Signal has taken a bold step in transparency by unveiling the operational expenses of its messenger service, a move aimed at safeguarding user privacy. In a recent blog post, the Signal Foundation, responsible for managing Signal, detailed the operating costs for the first time, disclosing approxima...
If they open sourced all the server code, we could be helping them to operate it potentially, but they want to control the infrastructure, so I guess we'll all be using xmpp soon.
The problem with you techbros is you can't imagine anything at smaller scales. But what you just said... Jabber is here for 25 years. That means it is good enough for tons of people. Not everybody needs a shiney new toy and if free software doesn't scale, then who cares. It can and will still work for those of us willing to share the burden and for those that can't, each one of me can accommodate at least a few such users and those that just won't... Fuck em. We don't have to capture every use case to be of value. I use jabber. I have plans to self host it. It works and has done so for 25 years. Furthermore AIM captured everything a chat needs to do, why do we keep reinventing this wheel when there are much more interesting problems that need to be solved.

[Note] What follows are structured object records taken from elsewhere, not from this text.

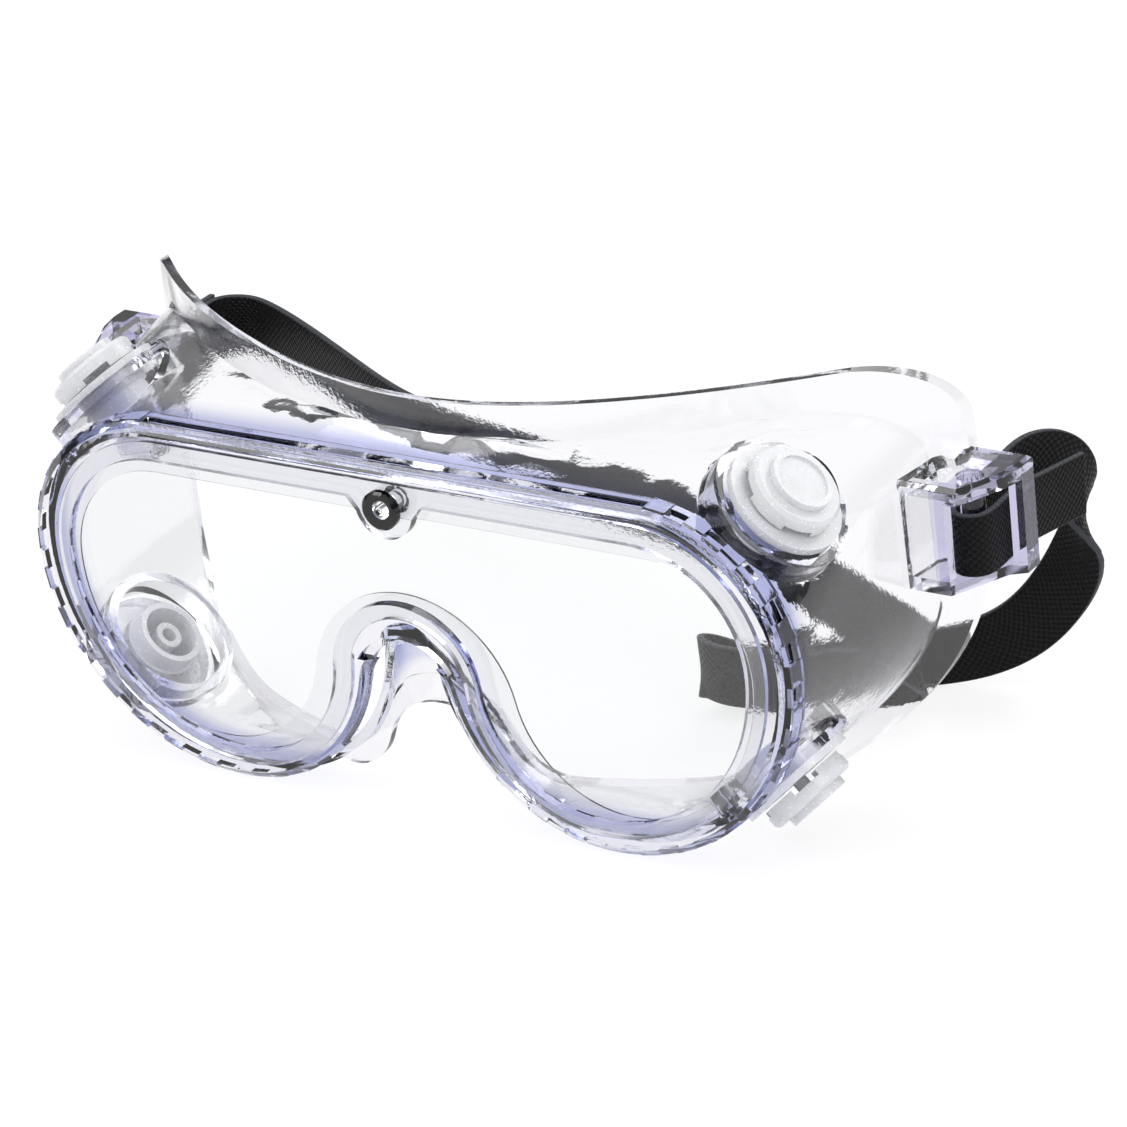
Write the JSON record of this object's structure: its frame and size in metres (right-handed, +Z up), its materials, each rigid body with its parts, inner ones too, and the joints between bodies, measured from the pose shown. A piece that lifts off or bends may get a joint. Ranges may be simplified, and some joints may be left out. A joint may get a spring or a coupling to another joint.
{
  "type": "chemical splash safety goggles",
  "caption": "Clear indirect-vent splash goggles: one-piece soft body with a flat lens, round snap-in vents, side strap lugs and a black elastic head strap.",
  "frame": {"origin": "on the mid-plane, at the foot of the front of the rim: the goggles stand on Z = 0 and the front of the rim is at Y = 0", "axes": "+X towards the wearer's left, +Y towards the back of the head, +Z up along the lens"},
  "size_m": [0.2108, 0.0973, 0.087],
  "materials": {
    "clear_pvc": "soft clear, faint violet tint",
    "clear_lens": "polished clear",
    "clear_button": "polished clear",
    "milky_plastic": "milky satin",
    "black_rubber": "matt, fine knurl"
  },
  "bodies": {
    "goggles": {"goggle_body": "clear_pvc", "lens": "clear_lens", "lens_button": "clear_button", "vent_base_upper_left": "milky_plastic", "vent_base_upper_right": "milky_plastic", "vent_base_lower_left": "milky_plastic", "vent_base_lower_right": "milky_plastic", "head_strap": "black_rubber"},
    "cap_upper_left": {"vent_cap_upper_left": "milky_plastic"},
    "cap_upper_right": {"vent_cap_upper_right": "milky_plastic"},
    "cap_lower_left": {"vent_cap_lower_left": "milky_plastic"},
    "cap_lower_right": {"vent_cap_lower_right": "milky_plastic"}
  },
  "joints": [
    {"name": "vent_upper_left_turn", "type": "hinge", "parent": "goggles", "child": "cap_upper_left", "pos_m": [0.07687, 0.0185, 0.07102], "axis": [0.6691, 0, 0.7431], "continuous": true},
    {"name": "vent_upper_right_turn", "type": "hinge", "parent": "goggles", "child": "cap_upper_right", "pos_m": [-0.07687, 0.0185, 0.07102], "axis": [-0.6691, 0, 0.7431], "continuous": true},
    {"name": "vent_lower_left_turn", "type": "hinge", "parent": "goggles", "child": "cap_lower_left", "pos_m": [0.07381, 0.0185, 0.01418], "axis": [0.7071, 0, -0.7071], "continuous": true},
    {"name": "vent_lower_right_turn", "type": "hinge", "parent": "goggles", "child": "cap_lower_right", "pos_m": [-0.07381, 0.0185, 0.01418], "axis": [-0.7071, 0, -0.7071], "continuous": true}
  ]
}
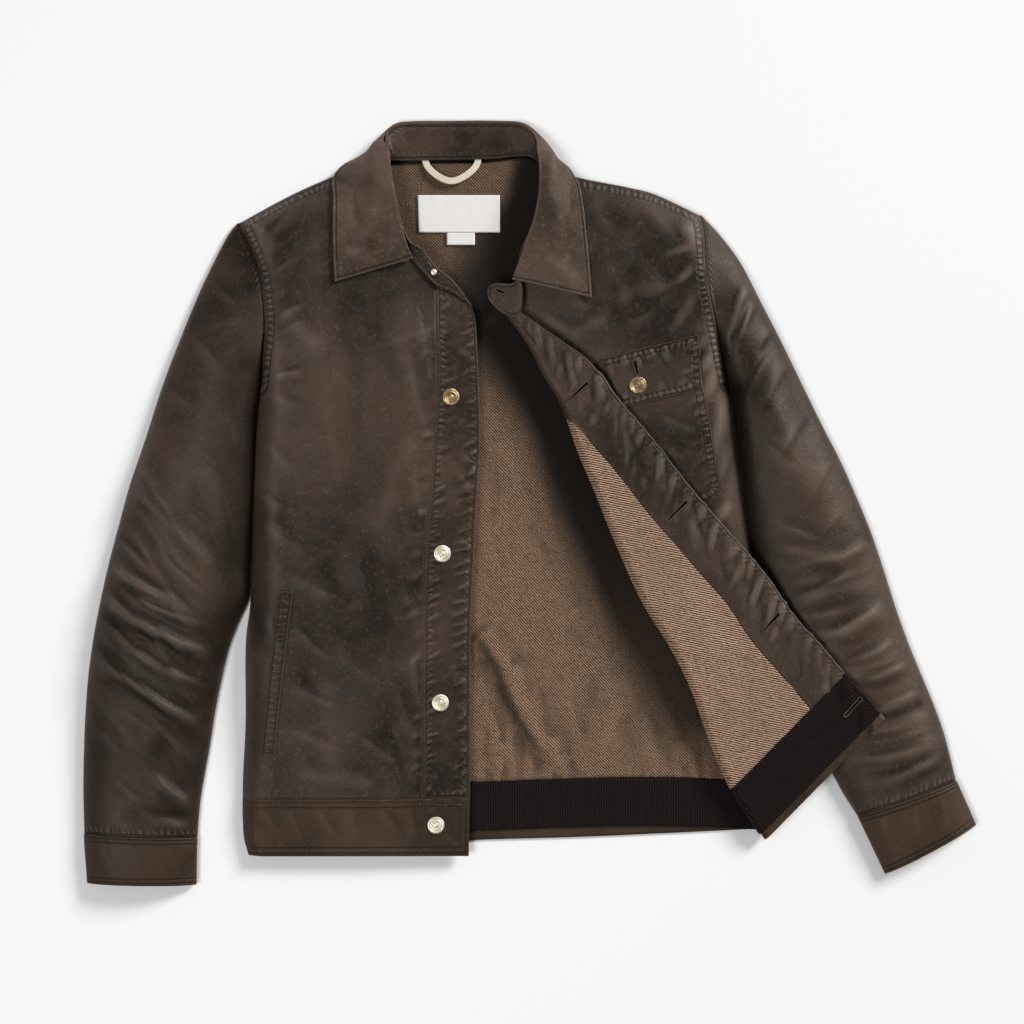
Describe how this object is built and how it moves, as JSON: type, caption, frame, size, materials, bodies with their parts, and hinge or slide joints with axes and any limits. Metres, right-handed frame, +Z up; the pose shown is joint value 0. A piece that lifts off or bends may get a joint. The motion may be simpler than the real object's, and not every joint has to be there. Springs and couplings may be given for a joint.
{
  "type": "waxed cotton jacket",
  "caption": "Collared waxed cotton jacket laid flat and open, left front turned back over its sleeve, twill lining showing, brass buttons.",
  "frame": {"origin": "middle of the outline box seen from above, on the surface that the jacket lies on", "axes": "+X towards the wearer's left sleeve, +Y towards the collar, +Z up from the surface"},
  "size_m": [0.8909, 0.7629, 0.0391],
  "materials": {
    "waxed_cotton": "waxed cotton, dark brown, soft sheen with rubbed highlights",
    "waxed_band": "waxed cotton, warmer brown where it is rubbed on hem and cuffs",
    "lining_twill": "brushed twill, brown and pale yarns",
    "corduroy": "fine corduroy, near black brown",
    "label_satin": "woven satin, white, bare",
    "cotton_tape": "cotton twill tape, cream",
    "pale_brass": "polished pale brass",
    "antique_brass": "antique brass, darkened in its rings"
  },
  "bodies": {
    "root": {"back_panel": "waxed_cotton", "back_lining": "lining_twill", "hem_band_back": "waxed_band", "hem_facing_back": "corduroy", "front_right": "waxed_cotton", "placket_right": "waxed_cotton", "hem_band_right": "waxed_band", "welt_right": "waxed_cotton", "front_left": "waxed_cotton", "lining_left": "lining_twill", "facing_left": "waxed_cotton", "hem_band_left": "waxed_band", "hem_facing_left": "corduroy", "breast_pocket": "waxed_cotton", "pocket_flap": "waxed_cotton", "sleeve_right": "waxed_cotton", "cuff_right": "waxed_band", "sleeve_left": "waxed_cotton", "cuff_left": "waxed_band", "collar_fall": "waxed_cotton", "collar_stand": "waxed_cotton", "hanger_loop": "cotton_tape", "label": "label_satin", "size_tab": "label_satin", "button_1": "antique_brass", "button_2": "pale_brass", "button_3": "pale_brass", "button_4": "pale_brass", "button_pocket": "antique_brass", "button_neck": "pale_brass"}
  },
  "joints": []
}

The problem with you, fanboys, is you don't understand that in context of replacing tool used on a global scale no one cares what you and 9 your friends are using, whether it is a good tool or not. To become global tool you need some critical mass and jabber doesn't have it.
It's unusual phrasing, but not wrong. It doesn't say specifically who is using, or will have to pay the $50M. You're only assuming it's about each of us individually.